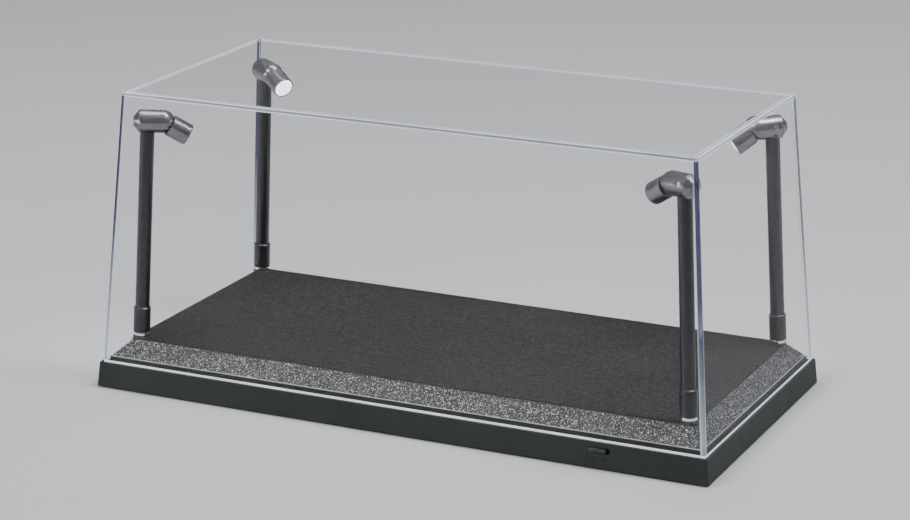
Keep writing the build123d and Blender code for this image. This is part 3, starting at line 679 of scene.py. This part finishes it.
def pale_surface():
    """The floor: plain pale grey, with the faintest changes of tone."""
    n = Nodes("studio_pale")
    cloud = n.noise(FLOOR_CLOUD, detail=2.0)
    darker = tuple(0.985 * c for c in FLOOR_COLOUR)
    n.join(n.mix(cloud, darker, FLOOR_COLOUR), n.shader.inputs["Base Color"])
    n.fix(Roughness=FLOOR_ROUGHNESS, Specular_IOR_Level=0.3)
    return n.material


def lay_floor():
    """A plain pale floor, much larger than the view."""
    mesh = bpy.data.meshes.new("studio_floor")
    turns = ((-1, -1), (1, -1), (1, 1), (-1, 1))
    mesh.from_pydata([(x * FLOOR_HALF, y * FLOOR_HALF, 0) for x, y in turns], [], [(0, 1, 2, 3)])
    floor = bpy.data.objects.new("studio_floor", mesh)
    bpy.context.scene.collection.objects.link(floor)
    mesh.materials.append(pale_surface())


def area_light(name, place, size, power, colour):
    """A flat rectangular light aimed at the studio's centre."""
    light = bpy.data.lights.new(name, "AREA")
    light.shape = "RECTANGLE"
    light.size, light.size_y = size
    light.energy = power
    light.color = colour
    lamp = bpy.data.objects.new(name, light)
    lamp.location = place
    lamp.rotation_euler = (Vector(STUDIO_CENTRE) - Vector(place)).to_track_quat("-Z", "Y").to_euler()
    bpy.context.scene.collection.objects.link(lamp)


def light_studio():
    """Soft light from all round, with three large softboxes and two low strips."""
    world = bpy.data.worlds.new("studio_world")
    world.use_nodes = True
    background = world.node_tree.nodes["Background"]
    background.inputs["Color"].default_value = WORLD_COLOUR
    background.inputs["Strength"].default_value = WORLD_STRENGTH
    bpy.context.scene.world = world
    for light in STUDIO_LIGHTS:
        area_light(*light)


def place_camera():
    """The camera, without depth of field or shift."""
    azimuth, elevation = radians(CAMERA_AZIMUTH), radians(CAMERA_ELEVATION)
    back = Vector((sin(azimuth) * cos(elevation), -cos(azimuth) * cos(elevation), sin(elevation)))
    right = Vector((cos(azimuth), sin(azimuth), 0))
    up = back.cross(right)
    data = bpy.data.cameras.new("camera")
    data.lens = LENS_MM
    data.sensor_width = SENSOR_MM
    camera = bpy.data.objects.new("camera", data)
    camera.rotation_euler = Matrix((right, up, back)).transposed().to_euler()
    camera.location = CAMERA_AIM + back * CAMERA_DISTANCE + right * CAMERA_ACROSS + up * CAMERA_RAISE
    bpy.context.scene.collection.objects.link(camera)
    bpy.context.scene.camera = camera


dress_cad_nodes()
lay_border()
lay_mat()
lay_floor()
light_studio()
place_camera()
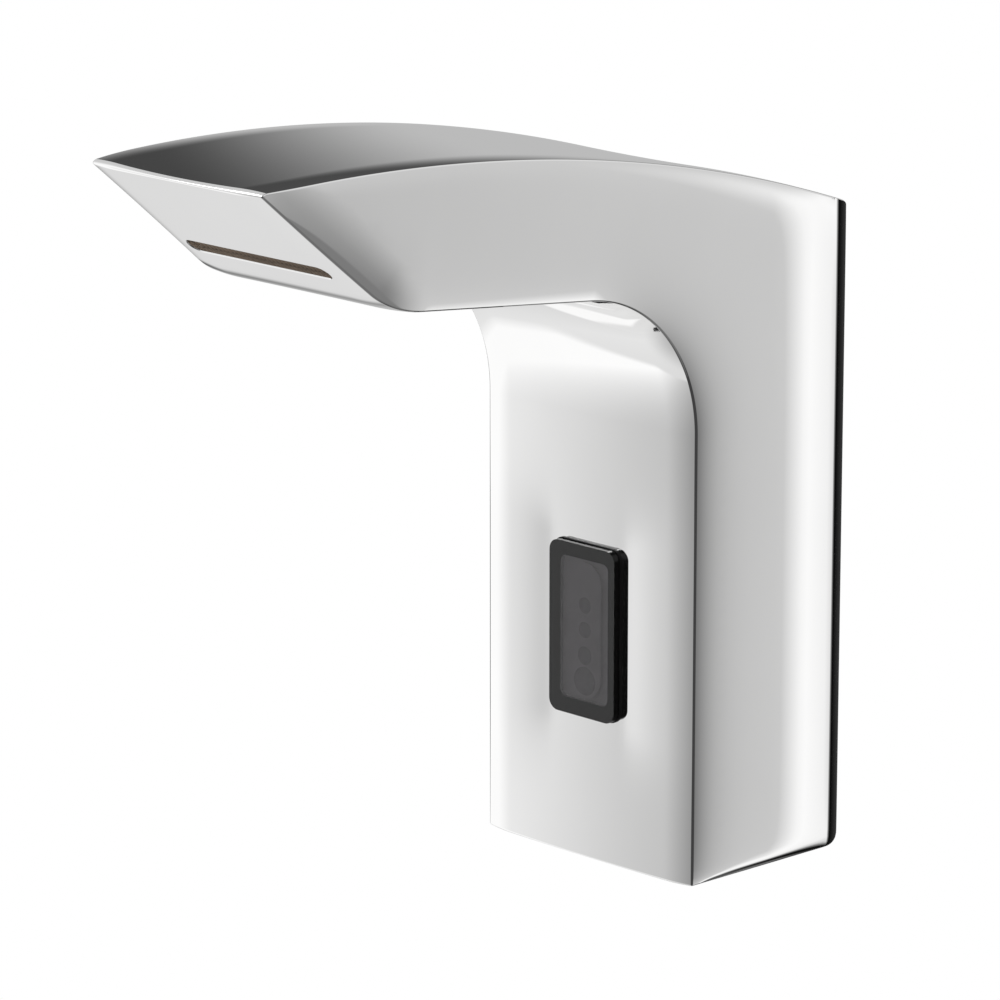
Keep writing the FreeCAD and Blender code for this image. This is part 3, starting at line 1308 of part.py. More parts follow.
def make_battery():
    """Battery box on the shelf of the wall plate."""
    walls = slab("box_outside", BOX_WIDTH, (BOX_BASE, BOX_TOP), (BOX_FRONT, PLATE_FRONT), "case_wall")
    inside = "(%s - 2 * case_wall)" % BOX_WIDTH
    floor, ceiling = "(%s + case_wall)" % BOX_BASE, "(%s - case_wall)" % BOX_TOP
    back = "(%s - case_wall)" % PLATE_FRONT
    room = slab("box_inside", inside, (floor, ceiling), (past(BOX_FRONT, "-wall"), back))
    node("battery_box", cut("battery_case", walls, room))
    lid_y = ("%s - case_wall" % BOX_FRONT, BOX_FRONT)
    lid = slab("battery_lid", BOX_WIDTH, (BOX_BASE, BOX_TOP), lid_y, "case_wall")
    tongue = slab(
        "battery_tongue", "%s - 2 * part_play" % inside,
        (past(floor, "part_play"), past(ceiling, "-part_play")),
        (BOX_FRONT, past(BOX_FRONT, "case_wall")),
    )
    node("battery_cover", join("battery_door", lid, tongue))
    top = "(%s + battery_height)" % floor
    cell_y = ("%s - battery_depth" % back, back)
    node("battery", slab("cell", "battery_width", (floor, top), cell_y, "battery_round"))
    contacts = []
    middle = "(%s - battery_depth / 2)" % back
    for index, sign in enumerate("-+"):
        centre = "%scontact_spread / 2" % sign
        contacts.append(
            box(
                "contact_%d" % index,
                ("%s - contact_width / 2" % centre, "%s + contact_width / 2" % centre),
                ("%s - contact_width / 2" % middle, "%s + contact_width / 2" % middle), (top, ceiling),
            )
        )
    node("battery_contacts", group("contact_pair", *contacts))


def make_leads():
    """Leads from the battery, the coil and the sensor to the underside of the control case."""
    port_y = "(%s - control_depth / 2)" % VALVE_FRONT
    beside = "(-%s / 2 + cable_width / 2)" % BOX_WIDTH
    box_middle = "(%s - case_wall - battery_depth / 2)" % PLATE_FRONT
    level = "(%s + cable_bend + cable_width)" % BOX_TOP
    node("battery_lead", lead("lead_from_battery", [
        (beside, box_middle, BOX_TOP), (beside, box_middle, level), (beside, port_y, level),
        (beside, port_y, CONTROL_LOW),
    ]))
    coil_level = "(%s - terminal_height / 2)" % COIL_TOP
    coil_port = "(%s - cable_bend)" % COIL_FRONT
    side = "(terminal_width / 4)"
    node("coil_lead", lead("lead_from_coil", [
        (side, COIL_FRONT, coil_level), (side, coil_port, coil_level), (side, coil_port, CONTROL_LOW),
    ]))
    cap_top = "(%s + carrier_height / 2 + case_wall)" % SENSOR_Z
    cap_middle = "(%s + case_depth / 2)" % CLAMP_Y
    sensor_side = "(-bezel_width / 4)"
    node("sensor_lead", lead("lead_from_sensor", [
        (sensor_side, cap_middle, cap_top), (sensor_side, cap_middle, CONTROL_LOW),
    ]))


# ---------------------------------------------------------------- build and write


def build():
    write_sizes()
    profile, plan = side_profile(), plan_outline()
    nozzle_inset = "wall + seal_thickness"
    forms = {"outer": bowed_form("outer_form", profile, plan)}
    for name, profile_inset, plan_inset in (
        ("cavity", "wall", "wall"),
        ("nozzle", nozzle_inset, "wall"),
        ("chamber", nozzle_inset + " + nozzle_wall", "wall + nozzle_wall"),
    ):
        inner_profile = inset(name + "_profile", profile, profile_inset)
        inner_plan = inset(name + "_plan", plan, plan_inset)
        forms[name] = bowed_form(name + "_form", inner_profile, inner_plan)
    document.recompute()
    make_casting(forms)
    make_grub_screws()
    make_outlet(forms)
    make_wall_fixing()
    make_nipple()
    make_strainer()
    make_check_valve()
    make_valve_block()
    make_diaphragm()
    make_bonnet()
    make_plunger()
    make_coil()
    make_sensor()
    make_control_unit()
    make_battery()
    make_leads()
    document.recompute()


def check():
    for item in document.Objects:
        bad = [state for state in item.State if state in ("Invalid", "Error")]
        if bad:
            raise RuntimeError("%s is %s" % (item.Name, bad))
    for name, piece in NODES.items():
        if piece.Shape.isNull() or not piece.Shape.isValid() or piece.Shape.Volume <= 0:
            raise RuntimeError("%s has no valid solid" % name)


def write():
    os.makedirs("parts", exist_ok=True)
    for name, piece in NODES.items():
        piece.Shape.exportStep("parts/%s.step" % name)
        print("%-22s %2d solids %10.1f mm3" % (name, len(piece.Shape.Solids), piece.Shape.Volume))


build()
check()
write()
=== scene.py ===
import json
import math

import bpy
import numpy as np
from mathutils import Matrix, Vector
from mathutils.geometry import delaunay_2d_cdt

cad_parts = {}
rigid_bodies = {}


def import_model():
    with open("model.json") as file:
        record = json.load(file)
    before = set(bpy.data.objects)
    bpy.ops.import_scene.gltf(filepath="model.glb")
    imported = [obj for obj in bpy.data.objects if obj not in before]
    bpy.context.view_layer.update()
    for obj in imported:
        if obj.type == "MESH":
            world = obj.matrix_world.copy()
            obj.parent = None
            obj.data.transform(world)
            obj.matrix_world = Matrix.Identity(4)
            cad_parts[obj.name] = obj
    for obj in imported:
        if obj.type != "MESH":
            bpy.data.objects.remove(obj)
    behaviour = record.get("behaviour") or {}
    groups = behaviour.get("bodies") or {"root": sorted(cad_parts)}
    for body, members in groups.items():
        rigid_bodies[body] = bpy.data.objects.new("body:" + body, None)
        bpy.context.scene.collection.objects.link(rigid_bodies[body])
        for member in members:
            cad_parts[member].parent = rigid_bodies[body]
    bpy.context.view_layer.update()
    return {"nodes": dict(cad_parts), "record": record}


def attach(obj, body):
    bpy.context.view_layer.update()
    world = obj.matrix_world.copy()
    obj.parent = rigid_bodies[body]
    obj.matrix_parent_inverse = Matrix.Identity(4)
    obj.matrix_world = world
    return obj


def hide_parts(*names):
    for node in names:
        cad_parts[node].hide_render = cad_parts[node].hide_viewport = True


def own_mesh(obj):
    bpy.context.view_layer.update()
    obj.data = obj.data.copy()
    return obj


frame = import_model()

# Looks for a wall-mounted sensor tap.  Lengths are in millimetres up to the moment a mesh is made.

MM = 0.001
NODES = frame["nodes"]

# ---------------------------------------------------------------- sizes of the chrome body

INLET_HEIGHT = 118.0
NOSE_ANGLE = math.radians(39.9)
NOSE_LENGTH = 44.7
TIP_HEIGHT = 201.7
TIP_FACET = 1.7
CHIN_RADIUS = 26.0
UNDERSIDE_ANGLE = math.radians(5.67)
THROAT_RADIUS = 40.8
OVERALL_HEIGHT = 203.04
ARCH_RADIUS = 513.4
ARCH_CENTRE = np.array([-175.2, OVERALL_HEIGHT - ARCH_RADIUS])
BACK = -1.5
SIDE_ROUND = 11.0
BOTTOM_ROUND = 11.0
TOP_ROUND = 6.5
CORNER_ROUND = 0.45
EDGE_ROUND = 0.45
# the front face is bowed across and falls away faster towards its two edges
FRONT_MIDDLE, FRONT_EDGE = 64.0, 62.0
REACH_MIDDLE, REACH_EDGE = 205.8, 204.3
# the crisp side edges run apart towards the wall
FRONT_HALF_WIDTH, WIDENING = 37.7, 0.0385
SOFT_ROLL, SOFT_WIDTH = 0.55, 9.0
# the sides are full in their middle, fall away towards their outline and turn in before the rear rounding
PILLOW_DEPTH, PILLOW_WIDTH = 2.1, 6.0
TURN_IN, TURN_IN_START = 1.25, -36.0
BOTTOM_SHARE, BOTTOM_FADE = 0.3, 1.2
# a soft bevel beside the nose face, given as its depth at the tip, half way down and at the nose's end
BEVEL_DEPTHS = (1.5, 2.1, 1.8)
BEVEL_LEAST = 0.3
BEVEL_SLOPE, BEVEL_EVEN, BEVEL_END = 0.26, 0.35, 1.4
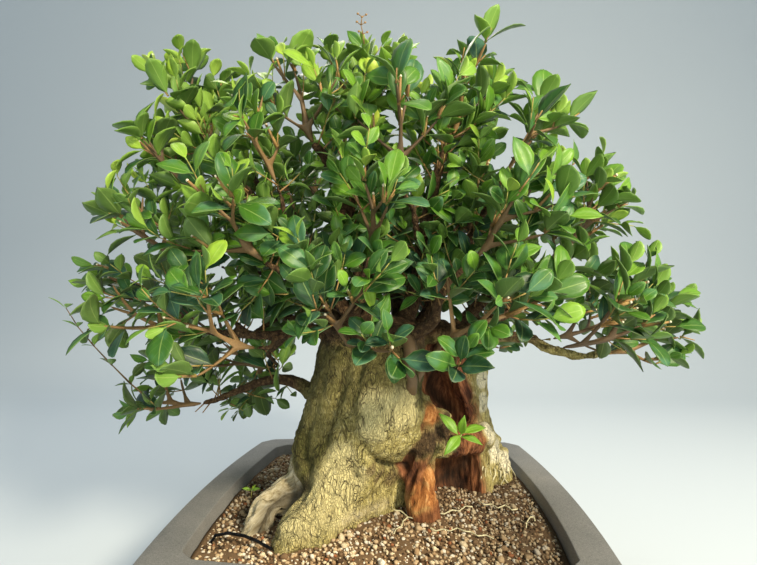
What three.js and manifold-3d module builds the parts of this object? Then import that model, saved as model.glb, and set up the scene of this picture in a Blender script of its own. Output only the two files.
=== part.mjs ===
// A privet bonsai in its square training pot: an old stump with flared roots and a hollow of
// dead wood, crooked limbs, and a broad dome of small oval leaves set in opposite pairs.
// Millimetres, +Z up. The origin is the middle of the pot's footprint, on the table.
import * as THREE from "three";
import { mergeVertices } from "three/addons/utils/BufferGeometryUtils.js";
import Module from "manifold-3d";

const wasm = await Module();
wasm.setup();

// Driving dimensions of the pot
const POT_HEIGHT = 88;
const POT_HALF_WIDTH = 166;
const POT_BOW = 9;
const CORNER_CUT = 8;
const RIM_WIDTH = 25;
const RIM_HEIGHT = 14;
const LIP_OVERHANG = 15;
const FOOT_HEIGHT = 8;
const FLOOR_THICKNESS = 10;
const WALL_TAPER = 12;
const FOOT_CENTRE = 104;
const FOOT_HALF = 20;
const DRAIN_RADIUS = 12;
const DRAIN_SPACING = 130;

// Driving dimensions of the plant
const SOIL_DEPTH_BELOW_RIM = 10;
const SOIL_MOUND = 8;
const TRUNK_FOOT_Z = 52;
const GAP = 0.3;
const CANOPY = { x: -11, y: -2, z: 250, halfX: 263, halfY: 150, height: 247, squareness: 2.3 };
// Its upper part lies a little to the left and back
const CANOPY_LEAN = { x: -0.09, y: 0.09 };
const SKIRT_Z = 202;
const LEAF_LENGTH = 32;
const LEAF_WIDTH = 16.5;
const LEAF_THICKNESS = 1.1;

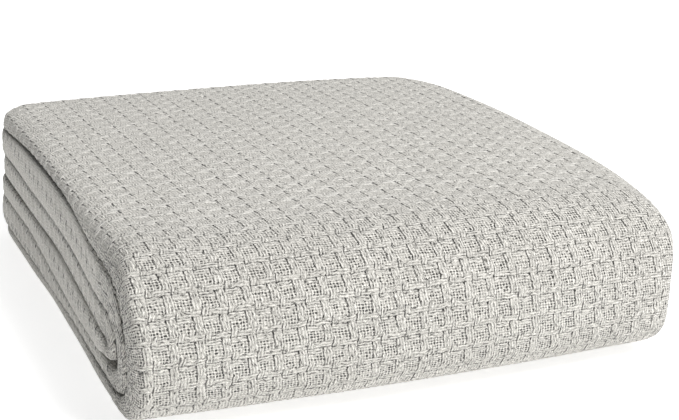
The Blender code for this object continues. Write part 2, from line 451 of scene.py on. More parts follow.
    def turn(
        self,
        panels: tuple[int, int],
        level: int,
        depth: float,
        reaches: tuple[float, float],
        below: tuple[float, float],
        above: float,
        turn: Array,
        first_is_inner: bool,
    ) -> Sections:
        """Lay the strip round a fold, from its lower panel to its upper one.

        Args:
            panels: The numbers of the two panels.
            level: The line between panels that the fold goes round.
            depth: The depth of the fold's centre.
            reaches: How far its inner and its outer face reach past the centre along the depth.
            below: Squareness of the inner and the outer face below the centre.
            above: Squareness of both above it.
            turn: The angle of each section, from straight down to straight up.
            first_is_inner: Whether the strip's face 0 is the inner one.

        Returns:
            Its sections.
        """
        at = np.array([depth])
        centre = float(self.crease_height(level, at)[0])
        low, high = ([float(face[0]) for face in self.panel_bounds(panel, at)] for panel in panels)
        faces = []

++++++

■ **GIVEN INSTRUCTION**
From the records above, print exactly the lines that run from the line with "make_valve_block()" to the line with "for body, members", inclusive.

■ **THE OUTPUT**
    make_valve_block()
    make_diaphragm()
    make_bonnet()
    make_plunger()
    make_coil()
    make_sensor()
    make_control_unit()
    make_battery()
    make_leads()
    document.recompute()


def check():
    for item in document.Objects:
        bad = [state for state in item.State if state in ("Invalid", "Error")]
        if bad:
            raise RuntimeError("%s is %s" % (item.Name, bad))
    for name, piece in NODES.items():
        if piece.Shape.isNull() or not piece.Shape.isValid() or piece.Shape.Volume <= 0:
            raise RuntimeError("%s has no valid solid" % name)


def write():
    os.makedirs("parts", exist_ok=True)
    for name, piece in NODES.items():
        piece.Shape.exportStep("parts/%s.step" % name)
        print("%-22s %2d solids %10.1f mm3" % (name, len(piece.Shape.Solids), piece.Shape.Volume))


build()
check()
write()
=== scene.py ===
import json
import math

import bpy
import numpy as np
from mathutils import Matrix, Vector
from mathutils.geometry import delaunay_2d_cdt

cad_parts = {}
rigid_bodies = {}


def import_model():
    with open("model.json") as file:
        record = json.load(file)
    before = set(bpy.data.objects)
    bpy.ops.import_scene.gltf(filepath="model.glb")
    imported = [obj for obj in bpy.data.objects if obj not in before]
    bpy.context.view_layer.update()
    for obj in imported:
        if obj.type == "MESH":
            world = obj.matrix_world.copy()
            obj.parent = None
            obj.data.transform(world)
            obj.matrix_world = Matrix.Identity(4)
            cad_parts[obj.name] = obj
    for obj in imported:
        if obj.type != "MESH":
            bpy.data.objects.remove(obj)
    behaviour = record.get("behaviour") or {}
    groups = behaviour.get("bodies") or {"root": sorted(cad_parts)}
    for body, members in groups.items():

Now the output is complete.